The lengths of sides of a triangle are three consecutive natural numbers and its largest angle is twice the smallest one. Then the length of the sides of the triangle (in units) are

Let \(a, a+1, a+2\) be the sides of the triangle and \(\mathrm{A}, \mathrm{B}, \mathrm{C}\) be the angles opposite to them respectively.

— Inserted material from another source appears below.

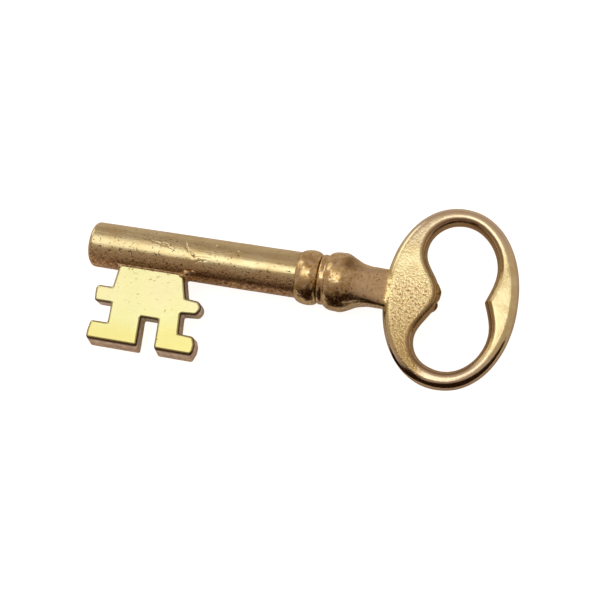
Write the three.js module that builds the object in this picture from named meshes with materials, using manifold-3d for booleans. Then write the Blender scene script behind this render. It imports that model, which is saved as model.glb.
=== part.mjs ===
// Brass bit key: round shank, flat bit with ward cuts, turned collar and open oval bow.
// Millimetres. +X runs from the tip along the shank to the bow, the bit points to -Y,
// and +Z is square to the flat faces of the bit and the bow.
// The origin is the centre of the tip's flat end face.
import * as THREE from 'three';
import { mergeVertices } from 'three/addons/utils/BufferGeometryUtils.js';
import Module from 'manifold-3d';

// Driving dimensions
const FIT_GAP = 0.05;
const TURNED_SIDES = 64;

const SHANK_RADIUS = 4.0;
const SHANK_LENGTH = 37.4;
const TIP_ROUND = 0.35;
const SPIGOT_RADIUS = 2.2;
const SPIGOT_LENGTH = 8.8;

const BIT_THICKNESS = 3.6;
const BIT_ROOT_LEFT = 5.85;
const BIT_ROOT_RIGHT = 17.85;
const BIT_SLOT_TOP = -1.5;
const BIT_FOOT = -17.15;
const FOOT_SLANT_START = -16.1;
const FOOT_SLANT = 0.22;
const BIT_EDGE = 0.15;

const BRAZE_TOP = -3.3;
const BRAZE_BOTTOM = -4.5;
const BRAZE_LEG = 0.5;
const BRAZE_TOE = 0.3;
const BRAZE_BORE_MARGIN = 0.2;

const BEAD_RADIUS = 4.8;
const GROOVE_RADIUS = 3.95;
const GROOVE_PLACE = 41.15;
const STEP_RADIUS = 4.32;
const BALL_RADIUS = 5.08;
const BALL_PLACE = 44.5;
const TAPER_END = 50.2;
const NECK_RADIUS = 3.38;
const NECK_END = 52.45;
const NECK_FLAT_START = 46.5;
const NECK_FLATTEN = 0.48;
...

According to the given condition,
\(\mathrm{C}=2 \mathrm{~A}\)
\(\therefore \sin C =\sin 2 A \)
\(\sin C =2 \sin A \cos A\)
Note that \(\frac{\sin A}{a}=\frac{\sin C}{a+2}=k\)
\(\Rightarrow \sin A=k a \text { and } \sin C=k(a+2) \)
\(\text {Also, } \cos A=\frac{(a+1)^2+(a+2)^2-a^2}{2(a+1)(a+2)} \)
\(=\frac{a^2+2 a+1+a^2+4 a+4-a^2}{2\left(a^2+3 a+2\right)} \)
\(=\frac{a^2+6 a+5}{2\left(a^2+3 a+2\right)} \)
\(\therefore (i) \Rightarrow k(a+2)=2 \times k a \times \frac{a^2+6 a+5}{2\left(a^2+3 a+2\right)} \)
\(\therefore a+2=\frac{a\left(a^2+6 a+5\right)}{\left(a^2+3 a+2\right)} \)
\( \therefore (a+2)\left(a^2+3 a+2\right)=a^3+6 a^2+5 a\)
\(\therefore a^3+5 a^2+8 a+4=a^3+6 a^2+5 a \)
\(\therefore a^2-3 a-4=0 \)
\(\therefore (a-4)(a+1)=0 \)
\(\Rightarrow a=4 \text { or }-1\)
But \(\mathrm{a}=-1\) is not possible.
\(\therefore 4,5,6\) are the lengths of the sides of the triangle.